Bay Area Leads the U.S. for Middle-Class Income Growth
- San Francisco posted America’s largest five-year income gain for middle-class households, with earnings up by more than 30 percent.
- Of the 20 U.S. cities with the fastest-rising incomes, Fremont workers earn the largest annual salaries: more than $122,000.
- Over the past two decades, the number of Oakland households who take home between $75,000 and $100,000 has nearly doubled.
The first couple of months of 2019 have brought promising news to Bay Area home shoppers, with buyers gaining more leverage and mortgage rates falling to the lowest point in a year. And though the region’s housing prices remain the highest in the country, households in the Bay Area have enjoyed the country’s largest income growth.
That’s according to an analysis by GOBankingRates, which crunched income-growth numbers for 200 large cities to find out where middle-class Americans are seeing their paychecks rise the fastest. The study uses Pew Research’s broad definition of the middle class, defined as households who earn two-thirds to double the nationwide median income, while the top 20 cities are ranked using five different measures of earnings growth as measured by the U.S. Census Bureau.

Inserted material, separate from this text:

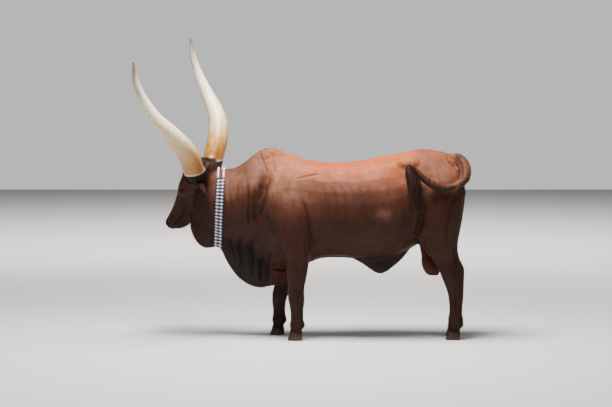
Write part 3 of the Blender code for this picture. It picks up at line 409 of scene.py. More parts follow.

By those criteria, San Francisco households have seen the nation’s biggest improvement in their finances, with the five-year median annual income up by 30.4 percent, from $73,802 to $96,265. The city’s wage growth has been propelled by substantial job additions in the information, professional, scientific, and management-services sectors, which created nearly 37,000 new positions during that period. San Francisco serves as a prime example of how broad the middle-class categorization is, with incomes ranging from $64,177 to $192,530.
Across the bay in Oakland, five-year incomes have increased by 22.4 percent to $63,251. Over the past 20 years, the number of Oakland households who earn between $75,000 and $100,000 has nearly doubled.
Another Alameda County city — Fremont — ranks No. 3 for middle-class income growth, up by 23.2 percent over the past five years. Fremont households pull down the largest incomes of any city included on the list: $122,191 per year.
Two other California cities make the cut for middle-class income growth: No. 6 San Jose and No. 8 Sunnyvale. Both cities’ economies are heavily dependent on the high-paying tech sector, which helped drive five-year incomes up by 18.8 percent in San Jose to $96,662 and up by 22.1 percent in Sunnyvale to $118,314.
It’s the second time this month that Bay Area professionals have been noted for their earning powers. Two weeks ago, Bloomberg’s annual list of America’s wealthiest places named Atherton as the country’s most affluent community, with an annual household income of more than $450,000. Other Bay Area communities that rank among the country’s 50 richest can be found in San Mateo, Santa Clara, Marin, Contra Costa, and Alameda counties.